Landscape Institute: election of the next LI President

2019 LI Elections: candidates for President of the Landscape Institute: voting ends on 31st May. See LI Website for details and use links below to see the videos

Congratulations to the Landscape Institute on its publication of candidate videos for the 2019 LI presidential election. Great that there are four of them – and thank you to the candidates for putting their names forward. But it’s not a beauty contest and three minutes is not enough. Jane Findlay‘s video ends with the four words ‘I really understand that…..’ and she is then cut off. Before this happens she says she wishes to promote the relevance of the profession, talks about the need for gender balance in senior roles and emphasises the importance of digital skills.

What I’d most like to hear from each candidate is about themselves, about where they’d like to lead the LI and about how they would get us from where we are to where we should be. Sarah Jones-Morris‘ video talks about biodiversity, climate change and species extinction but does not seem to have been made as an election manifesto. Helen Tranter‘s video was made as an election address and opens by stating that ‘we are a small organisation with big ambitions – we would like to increase our influence and relevance’.  She then observes that the LI has only 5,000 paying members while there are 17,000 landscape professionals in our industry.  I guess every member would like the LI to deal with these issues and wish the video could be extended, by at least two minutes to tell us how. Brodie McAllistair‘s video has the best balance between telling us about his career (which includes education, practice and LI roles) and about his vision for the landscape profession. He supports Geoffrey Jellicoe’s statement that  ‘landscape design may well be recognized as the most comprehensive of the arts’. He states that  the LI ‘must deliver on long-standing objectives’ and he regrets that we ‘may lose ground to other professions’.  He therefore believes, as I do, that the LI must therefore engage with the schools, with the media, with the arts, with the sciences and with the other professions.

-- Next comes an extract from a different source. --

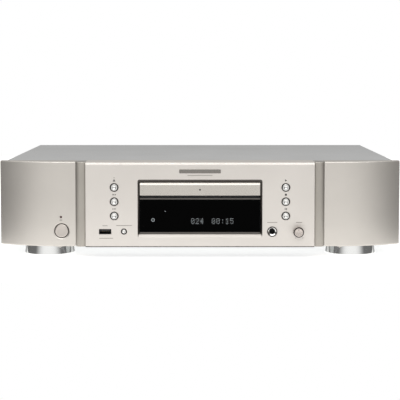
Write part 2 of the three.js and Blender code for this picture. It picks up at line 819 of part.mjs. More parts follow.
// Drawer: 12 cm and 8 cm recesses, a slot open to the rear, two arms, and the rack below.
function discTray() {
  const front = frontY + 5.5;
  const armInner = 44;
  const deckBack = -24;
  const outline = polygon([
    [-trayHalf, front],
    [trayHalf, front],
    [trayHalf, 18],
    [armInner, 18],
    [armInner, deckBack],
    [-armInner, deckBack],
    [-armInner, 18],
    [-trayHalf, 18],
  ]);
  const slot = joined(
    rod("z", 19, [0, discY], [60, 90], 32),
    box([-19, 19], [discY, 20], [60, 90]),
  );
  return joined(
    cut(
      prism("z", outline, [trayLow, trayHigh]),
      rod("z", 60.8, [0, discY], [trayHigh - 2, trayHigh + 5], 48),
      rod("z", 41, [0, discY], [trayHigh - 3.2, trayHigh + 5], 32),
      slot,
    ),
    rack(rackX, 57.5, gearY, [-2, 46], [trayLow - 4, trayLow + 0.4]),
  );
}

// The drawer's face, with a sloped upper edge.
function trayDoor() {
  const back = frontY + 5.5;
  const face = frontY + 1.9;
  const outline = polygon([
    [back, 68.3],
    [back, 82.3],
    [face + 1.3, 82.3],
    [face, 80.6],
    [face, 68.8],
    [face + 0.5, 68.3],
  ]);
  return prism("x", outline, [-65.4, 65.4]);
}

// ---------------------------------------------------------------- disc mechanism
// Tilting plate: window for the pickup, rod holders, front cam pin and rear hinge pins.
function mechanismPlate() {
  const plate = box([-48, 48], [-108, 10], [plateLow, plateHigh]);
  const track = box([-28, 28], [-76, -14], [plateLow - 1, plateHigh + 1]);
  const holders = [[-81.5, -78], [-12.5, -9.8]].flatMap((y) =>
    [-rodX, rodX].map((x) => box([x - 4, x + 4], y, [plateHigh - 0.5, rodZ + 3.5])),
  );
  const screwHolder = box([screwX - 4, screwX + 4], [-81.5, -78], [plateHigh - 0.5, rodZ + 3]);
  const cradle = box([screwX - 5.5, screwX + 5.5], [-4, 2], [plateHigh - 0.5, rodZ - 5.3]);
  const hingePins = rod("x", 2, [hingeY, hingeZ], [-56, 56], 12);
  const pinGap = box([-47, 47], [hingeY - 3, hingeY + 3], [plateHigh, plateHigh + 2]);
  const camPin = rod("y", 1.5, [6, hingeZ], [-113.2, -107], 12);
  const rodHoles = [-rodX, rodX, screwX].map((x) => rod("y", 1.85, [x, rodZ], [-82, -9], 12));
  return cut(
    joined(cut(plate, track), cut(hingePins, pinGap), ...holders, screwHolder, cradle, camPin),
    ...rodHoles,
  );
}

function spindleMotor() {
  return turned("z", [
    [0, plateHigh],
    [11, plateHigh],
    [11, 65.7],
    [10.3, 66.5],
    [0, 66.5],
  ], [0, discY], 20);
}

// Turntable: rubber-faced rim and the cone that centres the disc.
function turntable() {
  return turned("z", [
    [0, 66.8],
    [4, 66.8],
    [4, 70.9],
    [14.4, 70.9],
    [15, 71.5],
    [15, 75.2],
    [9, 75.2],
    [9, 74.6],
    [7.4, 74.6],
    [7.4, 76.6],
    [5.6, 78.4],
    [0, 78.6],
  ], [0, discY], 24);
}

// Disc clamp: a puck that hangs in the bridge until the turntable lifts the disc to it.
function discClamp() {
  return turned("z", [
    [0, 79.7],
    [8.3, 79.7],
    [8.3, 76.6],
    [16, 76.6],
    [16, 79.7],
    [11, 79.7],
    [11, 85],
    [14.5, 85],
    [14.5, 87],
    [0, 87],
  ], [0, discY], 20);
}

function guideRod(x) {
  return rod("y", 1.5, [x, rodZ], [-81.3, -9.9], 12);
}

function leadScrew() {
  return rod("y", 1.5, [screwX, rodZ], [-81, -10], 12);
}

function sledMotor() {
  return turned("y", [
    [0, -9.5],
    [2.2, -9.5],
    [2.2, -8.5],
    [5, -8.5],
    [5, 6],
    [0, 6],
  ], [screwX, rodZ], 16);
}

// Pickup: optical block between two rod bosses, with a nut arm that reaches the lead screw.
function pickup() {
  const block = box([-15, 15], [pickupY - 10, pickupY + 10], [54, 69.6]);
  const bosses = [-1, 1].map((side) => {
    const x = side < 0 ? [-26, -14] : [14, 26];
    return box(x, [pickupY - 8, pickupY + 8], [61, 68]);
  });
  const nutArm = box([25, screwX - 2.2], [pickupY - 3, pickupY + 3], [62, 67]);
  const bores = [-rodX, rodX].map((x) => rod("y", 2, [x, rodZ], [pickupY - 12, pickupY + 12], 12));
  return cut(joined(block, ...bosses, nutArm), ...bores);
}

function objectiveLens() {
  return turned("z", [
    [0, 70.4],
    [4.2, 70.4],
    [4.2, 72.4],
    [3, 72.8],
    [1.6, 73.4],
    [0, 73.6],
  ], [0, pickupY], 20);
}

// ---------------------------------------------------------------- assembly
const player = new THREE.Group();

function add(name, solid, look, position = [0, 0, 0]) {
  const mesh = new THREE.Mesh(geometryOf(solid), look);
  mesh.name = name;
  mesh.position.set(...position);
  player.add(mesh);
}

add("bottom_chassis", bottomChassis(), zincSteel);
add("top_cover", topCover(), coverSilver);
add("rear_panel", rearPanel(), coverSilver);
add("front_panel", frontPanel(), champagne);
add("left_wing", leftWing(), wingSilver);
add("right_wing", wing(), wingSilver);
add("left_pillar", mirrored(pillar()), pillarSilver);
add("right_pillar", pillar(), pillarSilver);
add("window_bezel", windowBezel(), greyPlastic);
add("display_window", displayWindow(), smokedAcrylic);
add("display_module", displayModule(), darkPlastic);
add("control_board", controlBoard(), paperTan);
add("main_board", mainBoard(), circuitGreen);
add("power_board", powerBoard(), paperTan);
add("mains_transformer", transformer(), copperCoil);

for (const [place, [x, y]] of Object.entries(footPlaces)) {
  add("foot_" + place, foot(), chrome, [x, y, 0]);
  add("foot_pad_" + place, footPad(), rubber, [x, y, 0]);
}

add("audio_out_jacks", audioOutJacks(), gold);
add("digital_out_jacks", digitalOutJacks(), blackPlastic);
add("remote_jacks", remoteJacks(), blackPlastic);
add("ac_inlet", acInlet(), blackPlastic);
add("usb_port", usbPort(), brightSteel);
add("headphone_jack", headphoneJack(), chrome);
add("standby_led", standbyLed(), redGlass);
add("power_switch", powerSwitch(), darkPlastic);

const transportNames = [
  ["open_close_button", -1, 0],
  ["skip_back_button", -1, 1],
  ["skip_forward_button", -1, 2],
  ["play_button", 1, 0],
  ["stop_button", 1, 1],
  ["pause_button", 1, 2],
];
for (const [name, side, row] of transportNames) {
  add(name, transportButton, chrome, [side * buttonX, 0, transportHeights[row]]);
}
add("mode_button", smallButton, chrome, [modeX, 0, lowRowZ]);
add("power_button", powerButton, chrome, [powerX, 0, lowRowZ]);
add("level_knob", levelKnob(), champagne, [knobX, 0, lowRowZ]);

add("loader_frame", loaderFrame(), darkPlastic);
add("clamp_bridge", clampBridge(), zincSteel);
add("loading_motor", loadingMotor(), brightSteel);
add("motor_pulley", motorPulley(), ivoryPlastic);
add("drive_belt", driveBelt(), rubber);
add("pulley_gear", pulleyGear(), ivoryPlastic);
add("drive_gear", driveGear(), ivoryPlastic);
add("cam_slide", camSlide(), ivoryPlastic);
add("disc_tray", discTray(), blackPlastic);
add("tray_door", trayDoor(), champagne);

add("mechanism_plate", mechanismPlate(), blackPlastic);
add("spindle_motor", spindleMotor(), brightSteel);
add("turntable", turntable(), darkPlastic);
add("disc_clamp", discClamp(), ivoryPlastic);
add("guide_rod_left", guideRod(-rodX), brightSteel);
add("guide_rod_right", guideRod(rodX), brightSteel);
add("sled_motor", sledMotor(), brightSteel);
add("lead_screw", leadScrew(), brightSteel);
add("pickup", pickup(), darkPlastic);
add("objective_lens", objectiveLens(), lensGlass);

export default player;
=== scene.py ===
"""Looks of a full-size silver CD player with a front-loading drawer, built around its CAD frame.

Lengths are in millimetres, in the frame's axes (the front faces -Y, +Z is up), and become metres
where a point is made. Places come from the CAD nodes' boxes.
"""
import math

import bmesh
import bpy
from mathutils import Matrix, Vector


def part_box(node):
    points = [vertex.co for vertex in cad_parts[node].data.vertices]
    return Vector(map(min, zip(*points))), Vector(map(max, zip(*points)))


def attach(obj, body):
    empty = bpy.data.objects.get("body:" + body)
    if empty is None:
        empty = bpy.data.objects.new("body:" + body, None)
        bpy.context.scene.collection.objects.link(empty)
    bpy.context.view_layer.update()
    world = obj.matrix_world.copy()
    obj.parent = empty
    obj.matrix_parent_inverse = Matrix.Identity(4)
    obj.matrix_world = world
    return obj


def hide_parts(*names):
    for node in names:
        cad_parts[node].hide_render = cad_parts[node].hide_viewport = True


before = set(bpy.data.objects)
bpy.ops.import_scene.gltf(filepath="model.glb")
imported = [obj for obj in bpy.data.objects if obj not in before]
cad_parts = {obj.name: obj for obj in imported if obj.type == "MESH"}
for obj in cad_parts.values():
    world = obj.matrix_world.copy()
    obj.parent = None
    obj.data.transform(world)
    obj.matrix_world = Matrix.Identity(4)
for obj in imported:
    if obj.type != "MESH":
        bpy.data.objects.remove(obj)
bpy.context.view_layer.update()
MM = 0.001
TURN = 2 * math.pi
SLIVER = 0.002 * MM  # after a cut, points nearer than this are one point
SAME_POINT = 1e-7  # the same for a shape as it is built, in metres
ON_AXIS = 1e-4  # radius of a turned shape's ends, in millimetres, as a ring can't be a point
scene = bpy.context.scene


def span(node):
    """Lowest and highest corner of a CAD node, in millimetres."""
    low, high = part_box(node)
    return low / MM, high / MM


def centre(node):
    low, high = span(node)
    return (low + high) / 2


PANEL_LOW, PANEL_HIGH = span("front_panel")
FRONT = PANEL_LOW.y
BACK_OF_FRONT = PANEL_HIGH.y
BASE = PANEL_LOW.z
CROWN = PANEL_HIGH.z
PANEL_HALF = PANEL_HIGH.x

# ---------------------------------------------------------------- camera, stage and light
EYE_DISTANCE = 1220
EYE_HEIGHT = 203
LENS = 101.9
SENSOR = 36
TILT = math.radians(3.3)
HORIZON = 0.322  # height of the horizon over the picture's middle, as a share of its width

FLOOR_AHEAD = (-0.3, 0.26)  # where the floor ends towards the camera, and half its width there
FLOOR_BEHIND = (1.3, 0.5)
# Brightness of the studio by direction: axis, where it starts and ends to rise, how much it adds.
STUDIO = [("Y", -0.4, -1.0, 0.84), ("Y", 0.4, 0.95, 0.28), ("Z", 0.3, 0.95, 0.62)]
DARK_SIDES = 0.17


def make_camera():
    camera = bpy.data.objects.new("camera", bpy.data.cameras.new("camera"))
    scene.collection.objects.link(camera)
    camera.location = Vector((0, FRONT - EYE_DISTANCE, EYE_HEIGHT)) * MM
    camera.rotation_euler = (math.pi / 2 - TILT, 0, 0)
    camera.data.sensor_width = SENSOR
    camera.data.lens = LENS
    camera.data.shift_y = math.tan(TILT) * LENS / SENSOR - HORIZON
    scene.camera = camera


def make_world():
    """A studio: bright ahead and overhead, grey behind the player, dark to its left and right."""
    world = bpy.data.worlds.new("studio")
    world.use_nodes = True
    scene.world = world
    nodes = world.node_tree.nodes
    link = world.node_tree.links.new
    direction = nodes.new("ShaderNodeTexCoord")
    split = nodes.new("ShaderNodeSeparateXYZ")
    link(direction.outputs["Generated"], split.inputs[0])
    total = None
    for axis, start, end, strength in STUDIO:
        ramp = nodes.new("ShaderNodeMapRange")
        ramp.interpolation_type = "SMOOTHSTEP"
        ramp.inputs["From Min"].default_value = start
        ramp.inputs["From Max"].default_value = end
        ramp.inputs["To Max"].default_value = strength
        link(split.outputs[axis], ramp.inputs["Value"])
        adder = nodes.new("ShaderNodeMath")
        adder.operation = "ADD"
        adder.inputs[1].default_value = DARK_SIDES
        if total:
            link(total, adder.inputs[1])
        link(ramp.outputs["Result"], adder.inputs[0])
        total = adder.outputs[0]
    seen = nodes.new("ShaderNodeLightPath")
    backdrop = nodes.new("ShaderNodeMix")
    link(seen.outputs["Is Camera Ray"], backdrop.inputs["Factor"])
    link(total, backdrop.inputs["A"])
    backdrop.inputs["B"].default_value = 1
    link(backdrop.outputs["Result"], nodes["Background"].inputs["Strength"])
    nodes["Background"].inputs["Color"].default_value = (1, 1, 1, 1)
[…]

There are many important topics here. For the next round of LI elections, I hope the time limit will be raised and that content guidelines will be issued. Candidates should be encouraged to tell us about themselves, about their vision for the landscape profession and about what practical steps they will take towards the realisation of their vision. Like bicycles, professions are apt to fall over if they fail to move forward.

Note: I’ve been a member of the LI for half a century and am sorry not have a vote because I am only a retired member. The Institute was founded in 1929 and has its 100th anniversary in 2029.